* Objective *
Quote every line from the top of the listing down to and including the line that contains "(HOUSING_REAR - 30, -50.3), (x0, -50.3)], -half".

* START Collected data *

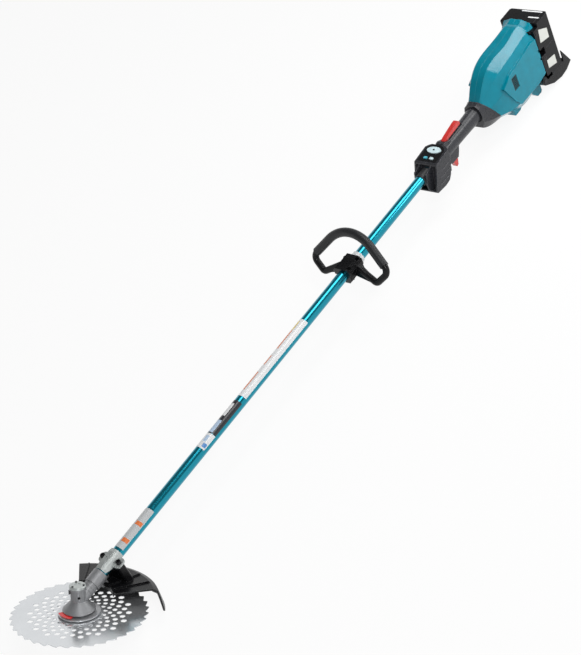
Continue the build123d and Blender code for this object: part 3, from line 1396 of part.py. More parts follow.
def bumper_side_relief():
    """Clearance of the bumper's arms round the housing's side panels."""
    x0 = VENT[0]
    half = 46.0 + SIDE_PANEL_RISE
    return slab([(x0, 60), (HOUSING_REAR + 0.3, 60), (HOUSING_REAR + 0.3, -44.3),
                 (HOUSING_REAR - 30, -50.3), (x0, -50.3)], -half - 5, half + 5)


def bumper_bolts():
    """Bolts through the bumper's two bosses."""
    low = PACK_CENTRES[1] - PACK_WIDTH / 2 - 0.8
    items = []
    for side in (-1, 1):
        y = side * (BUMPER_HALF_WIDTH + 2.6)
        items.append(Pos(HOUSING_REAR - 13, y, low + 7) * Rot(90, 0, 0) * Cylinder(5.0, 1.2))
    return group(*items)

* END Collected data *

* Result for this exercise *
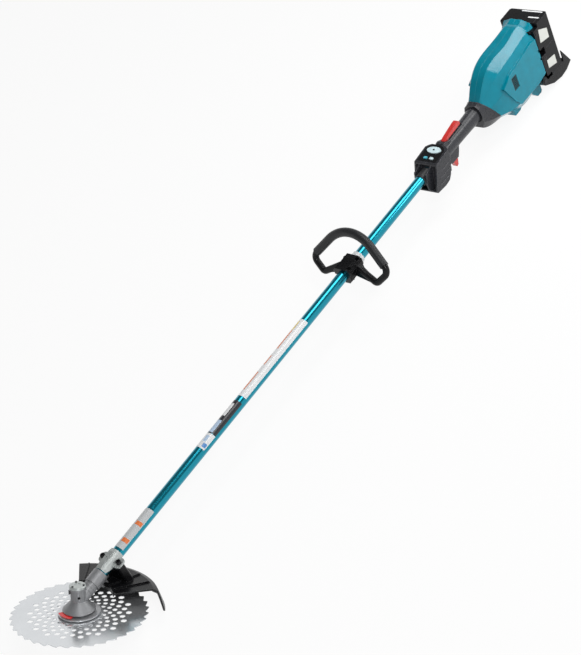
Continue the build123d and Blender code for this object: part 3, from line 1396 of part.py. More parts follow.
def bumper_side_relief():
    """Clearance of the bumper's arms round the housing's side panels."""
    x0 = VENT[0]
    half = 46.0 + SIDE_PANEL_RISE
    return slab([(x0, 60), (HOUSING_REAR + 0.3, 60), (HOUSING_REAR + 0.3, -44.3),
                 (HOUSING_REAR - 30, -50.3), (x0, -50.3)], -half - 5, half + 5)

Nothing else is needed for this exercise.